Now in open beta, the tech has been evaluated by users including Industrial Light and Magic and is based on technology originated at Pixar called Universal Scene Description. This is a format for universal interchange between 3D applications from Epic (Unreal Engine), Adobe, and Autodesk (Maya).  

Virtual production technology company Lightcraft Technology has also evaluated the platform. Its chairman, Bill Warner (who is also the founder of Avid), says they decided to base their entire product line on the technology. 

“Omniverse represents the platform of the future for all aspects of virtual production,” Warner said. 

Francois Chardavoine, VP of technology at Lucasfilm and ILM testifies of omniverse: “The potential to improve the creative process through all stages of VFX and animation pipelines will be transformative.” 

However, even the omniverse and the metaverse pales beside the firepower of AI. According to Huang, “As mobile cloud matures, the age of AI is beginning. AI is the most powerful technology for of our time.” 

He argued, “Computing is the technology of automation. Software algorithms automate. Automation drives productivity and growth for industries. Automation at large scale leads to breakthroughs. [But] we are limited by our ability to write software. Finally, after decade of research and deep learning, the abundance of data and the powerful computation of GPUs came together in a big bang of modern AI. Now software can write software. AI is the automation of automation.” 

He acknowledged that the software written by an AI is very different to that written by a human (“it is vastly more parallel and a thousand to millions of times more compute intensive”) but claimed the ability to power the computers needed for it are in Nvidia’s wheelhouse. 

“AI requires a whole reinvention of computing, from algorithms to the whole ecosystem. The age of AI has begun and Nvidia is advancing it.” 

An example of its god-making power is medical research. He suggested that with AI powered by Nvidia GPUs scientists can use simulation to magnify the search for a cure to diseases.  

He announced Nvidia would build the fastest supercomputer in the UK. Cambridge One, in Cambridge, would have 400 petaflops of AI performance putting it in the top 30 supercomputers in the world. Research partners include Astra Zeneca and the NHS. 

It recently launched Ampere, a GPU which fuses programmable shading, ray tracing and AI capable of generating photoreal graphics at the highest frame rates, solving the traditional trade off which video game developers had to make. 

“It’s the faster upgrade in our history. Everything we ship is instantly sold out.” 

He also launched a cloud streaming video AI platform whose first application is video conferencing. This will take advantage of a Nvidia-developed ‘Conversational AI’ called Jarvis whose neural text-to speech is described as “human like.” 

“Using AI we can perceive the important features of a face, send only the changes of the features and reanimate your face at the receiver – to save bandwidth,” he said. “AI can reorientate your face to look as if you’re making eye contact with each person on the call individually.

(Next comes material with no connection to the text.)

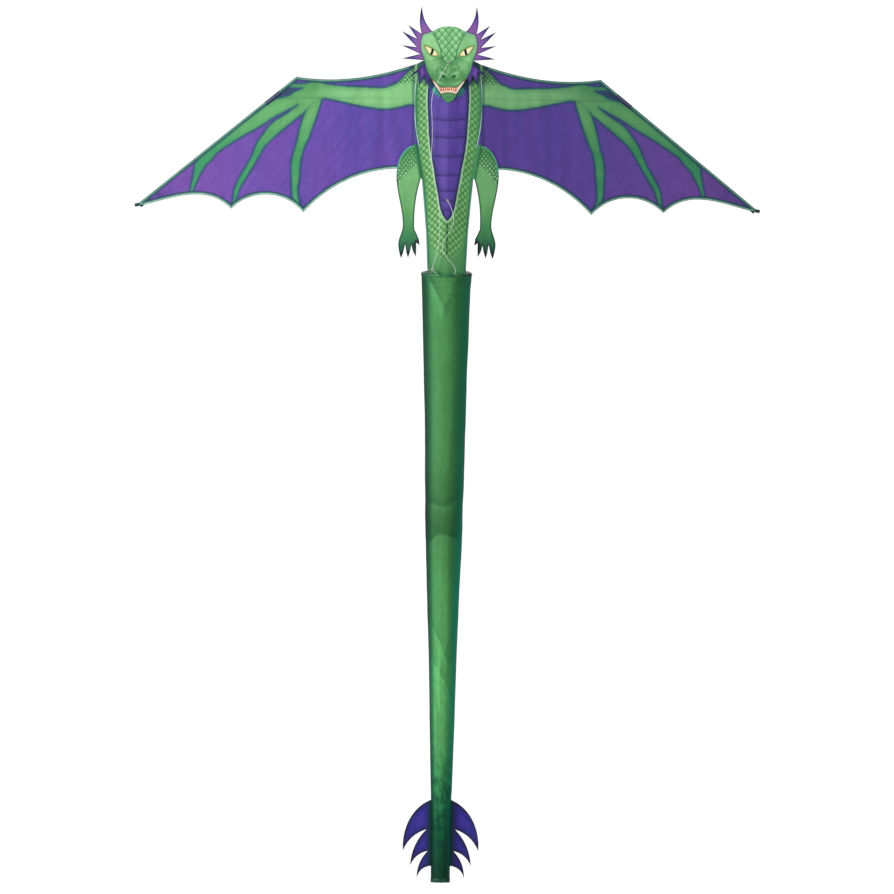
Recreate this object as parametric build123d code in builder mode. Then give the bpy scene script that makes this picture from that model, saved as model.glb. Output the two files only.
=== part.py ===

It can realistically animate an avatar based on just the words you are speaking.” 

He added, “We have an opportunity to revolutionise video conferencing and invent the virtual presence of tomorrow.”  

More than 30,000 developers have registered for the virtual GTC to check out more than one thousand talks on topics including autonomous machines, VR and virtualisation. There are also webinars related to latest AI developments in media and entertainment driven by Nvidia tech. Among them is cloud-based tool Kamua which automates resizing, cropping and repurposing videos from desktop to mobile apps like TikTok, Snapchat and Instagram. It claims to have users who have cut manual workflows from 16 hours to 15 minutes by embracing its automation software. 

IDenTV provides advanced video analytics based on AI capabilities powered by computer vision, automated speech recognition and textual semantic classifiers. 

Another demo from Taiwan start-up A.V. Mapping shows how AI enables composers to use a its video and music mapping platform “to shorten the music-for-video search by nearly two thousand times.”